Essential work on the upgrade has continued throughout the coronavirus outbreak, with new sections of road opened as quickly as possible, to ensure vital goods were able to travel through.
The 21-mile upgrade project has been delivered by joint venture main contractors Balfour Beatty, Costain and Skanska and is being hailed as a landmark for client-led integrated team working.
Yesterday Highways England confirmed the work has largely been completed, which means the permanent roadworks have been removed and the national 70mph speed limit has been restored. The upgraded road was originally planned to open to traffic by December 2020.
Highways England chief executive Jim O’Sullivan said: “Being able to open it more than six months early and on budget shows what the UK construction industry can achieve with an integrated client team, common goals and targets, and a shared vision of success.

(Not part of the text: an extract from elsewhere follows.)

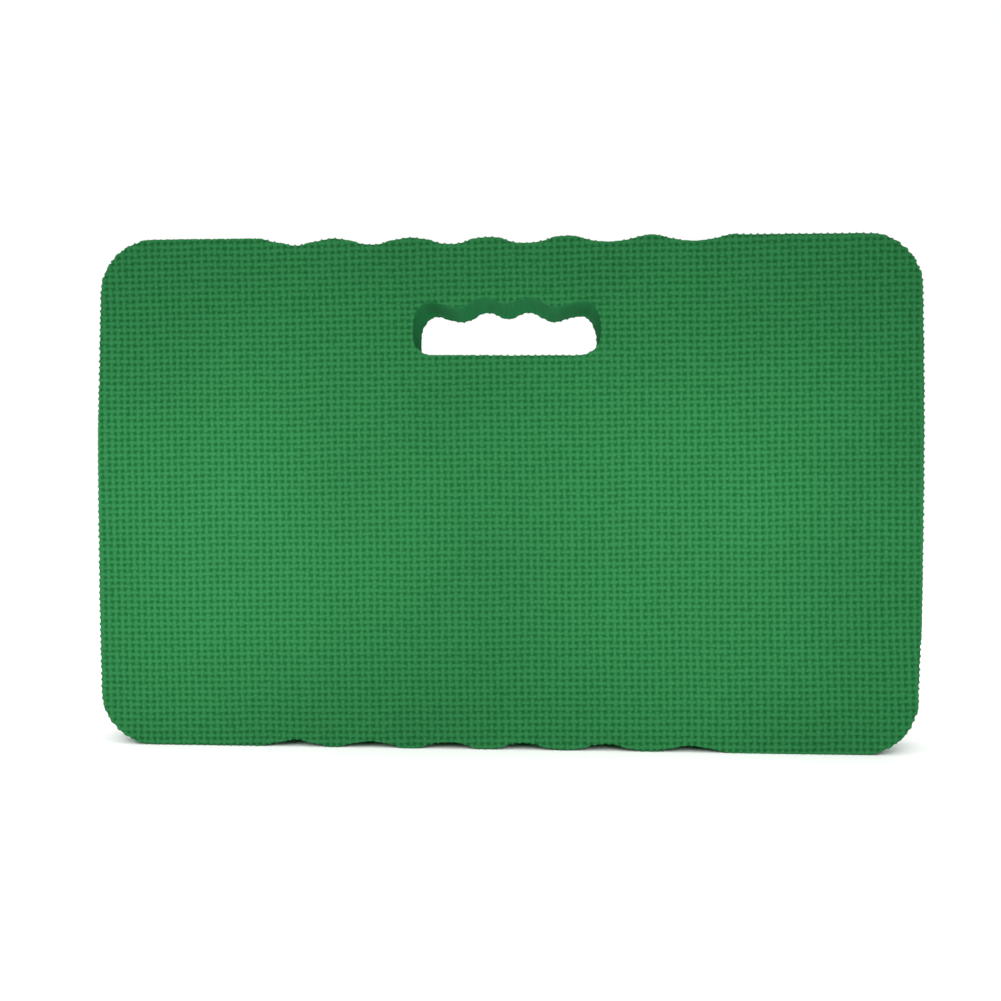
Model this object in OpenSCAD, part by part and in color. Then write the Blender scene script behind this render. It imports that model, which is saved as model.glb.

“I would like to thank everyone across Highways England and our supply chain for their contribution to this project.”
Work on the project began in November 2016. The project has employed over 14,000 people in total, with up to 2,500 working on site at peak.

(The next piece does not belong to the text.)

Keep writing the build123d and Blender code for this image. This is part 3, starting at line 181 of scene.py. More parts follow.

Building the new road took 14m construction hours – the equivalent of almost 1,600 years.
A stretch of the 21-mile scheme – a new 12-mile bypass south of Huntingdon – was opened in December 2019.
Further work in the road verges, including completing landscaping as well as cycle, horse riding and pedestrian paths, will continue.
To carry out the remaining work safely, some temporary overnight closures or off-peak daytime lane closures will be needed.
Work to transform the old A14 for local journeys in and around Huntingdon, including taking down the 45-year-old Huntingdon viaduct, is also continuing as planned and should be completed by 2022.
Work began to dismantle the 16,400 tonne A14 Huntingdon Railway Viaduct following the opening of the Huntingdon southern bypass, and more than half a mile of new link roads are being built into the town.